Clover Flex has an offline mode but requires it to be enabled in device settings before deployment; it is not on by default. The practical choice for most towing companies is Stripe Terminal for full ticket coverage in offline scenarios, or Square if your average transaction is reliably below $200.

Can I use a cash discount program at my impound lot?

Yes — cash discount and dual pricing programs are legal in all 50 US states and particularly common at impound lots, where the cash discount sign is a standard fixture. Some states that mandate card acceptance at impound lots also explicitly allow cash discount pricing as long as the posted card price is the standard price and the cash price is a reduction from that amount.

At a typical $300 impound release, a 3.5% cash discount means the customer saves $10.50 by paying cash — a meaningful incentive. For a lot releasing 600 vehicles per year with 50% taking the cash option, that eliminates $3,150 in annual processing fees on those transactions. The cash discount sign must be posted conspicuously at the payment counter and at the entrance to the impound lot to comply with dual pricing disclosure requirements.
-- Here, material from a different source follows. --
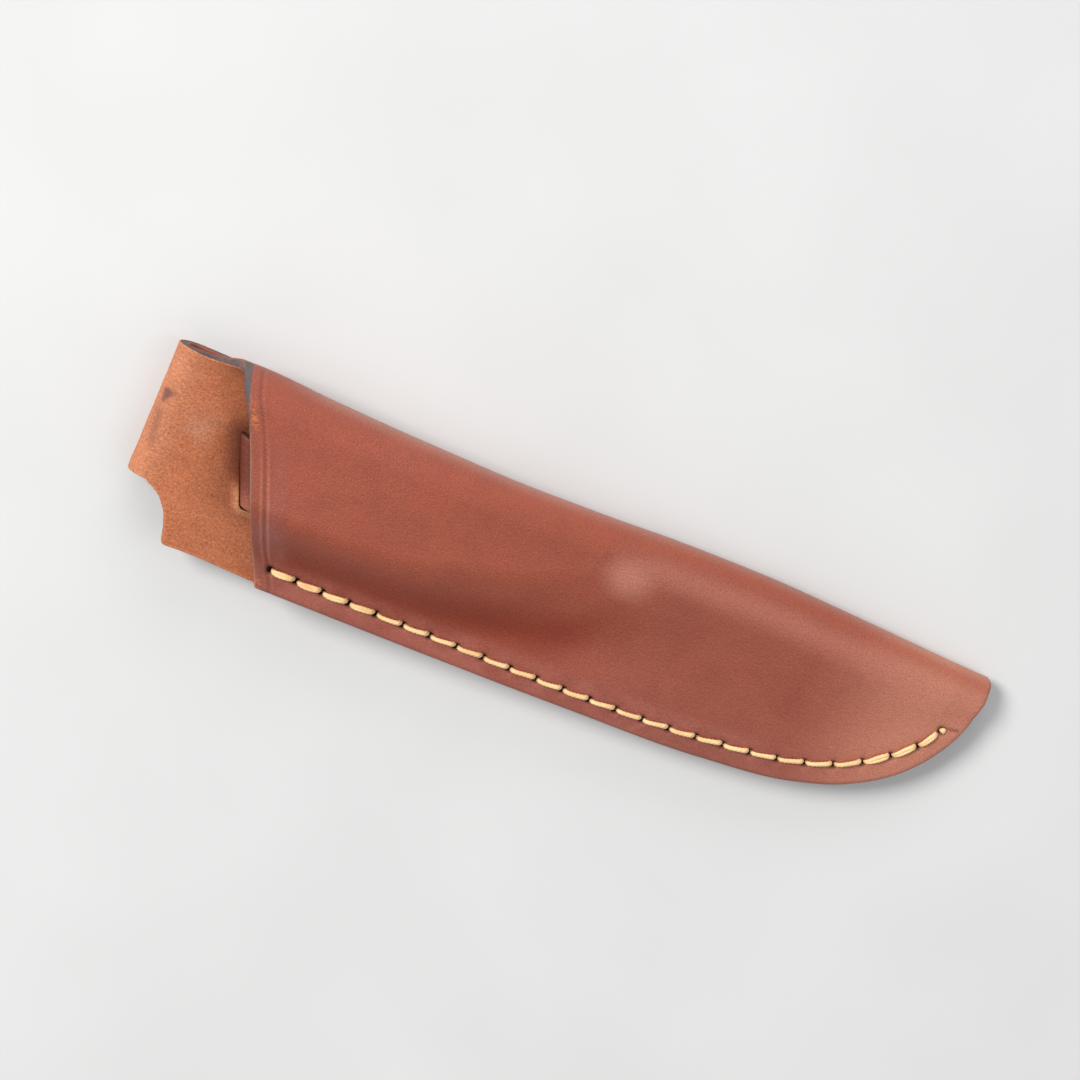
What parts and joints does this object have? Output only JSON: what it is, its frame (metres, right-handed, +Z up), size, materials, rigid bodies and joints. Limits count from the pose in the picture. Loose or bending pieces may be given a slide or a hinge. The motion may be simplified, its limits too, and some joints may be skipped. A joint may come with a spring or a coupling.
{
  "type": "knife sheath",
  "caption": "Folded leather sheath for a whittling knife, with a moulded handle pocket, a sewn curved edge and a belt loop folded from its back.",
  "frame": {"origin": "on the surface that the sheath lies on, under the middle of its box", "axes": "+X towards the tip, +Y towards the folded spine, +Z up through the moulded front; the sheath lies on its back, resting on the belt loop and the tip"},
  "size_m": [0.1802, 0.0422, 0.0227],
  "materials": {
    "hide": "smooth oiled grain, suede flesh side, painted dark edges",
    "welt_hide": "smooth, burnished edge",
    "waxed_thread": "waxed, slightly glossy"
  },
  "bodies": {
    "root": {"sheath_body": "hide", "welt": "welt_hide", "seam_needle_thread": "waxed_thread", "seam_bobbin_thread": "waxed_thread", "loop_needle_thread": "waxed_thread", "loop_bobbin_thread": "waxed_thread"}
  },
  "joints": []
}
How should I handle payment for fleet and corporate towing accounts?

Fleet and corporate accounts — property management companies, parking operators, dealerships, apartment complexes with private lots — are typically billed monthly via invoice on net-30 terms. No card processing fees apply to invoiced payments settled by ACH or check. The processing cost on $40,000/month in fleet billing is literally zero.
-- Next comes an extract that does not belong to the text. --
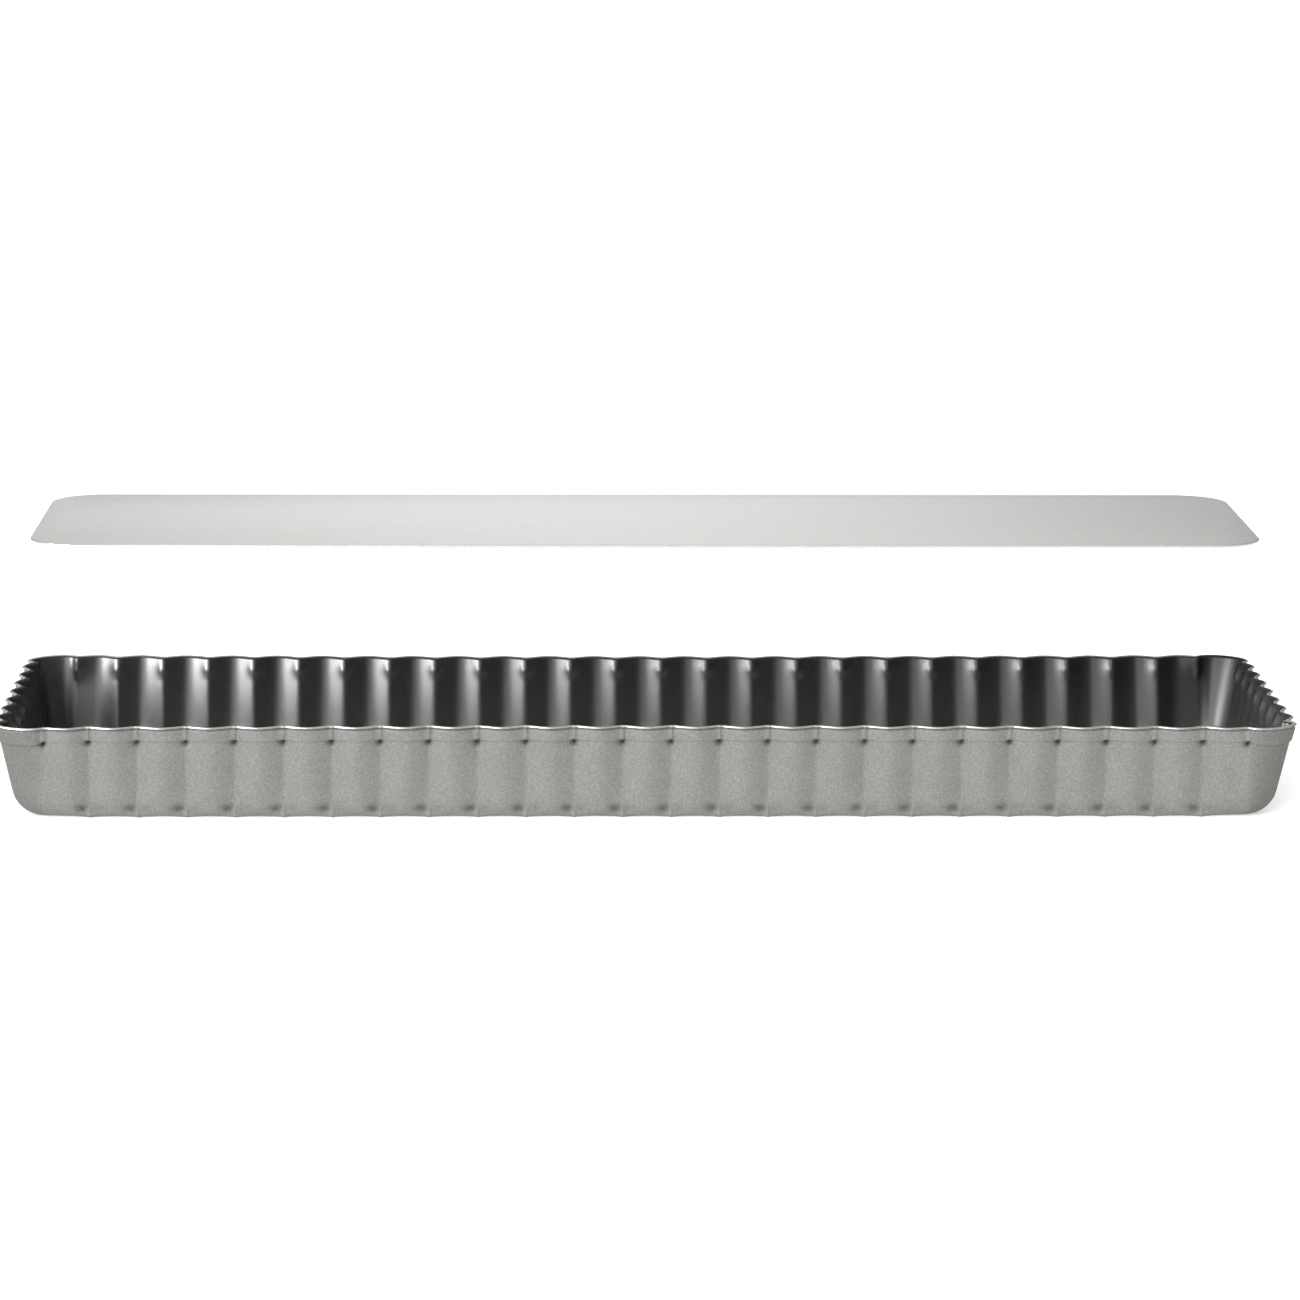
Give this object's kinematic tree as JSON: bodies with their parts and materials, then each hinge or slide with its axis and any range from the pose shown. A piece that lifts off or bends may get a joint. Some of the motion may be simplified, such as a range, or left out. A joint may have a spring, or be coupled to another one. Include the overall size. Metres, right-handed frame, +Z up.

These accounts often generate consistent non-consent tow volume (lot clearing, unauthorized parking enforcement) without the chargeback exposure of individual owner disputes, because the property management company is the authorized contracting party — not the vehicle owner. Building fleet accounts shifts revenue toward a zero-fee, lower-chargeback channel and reduces dependence on card processing entirely.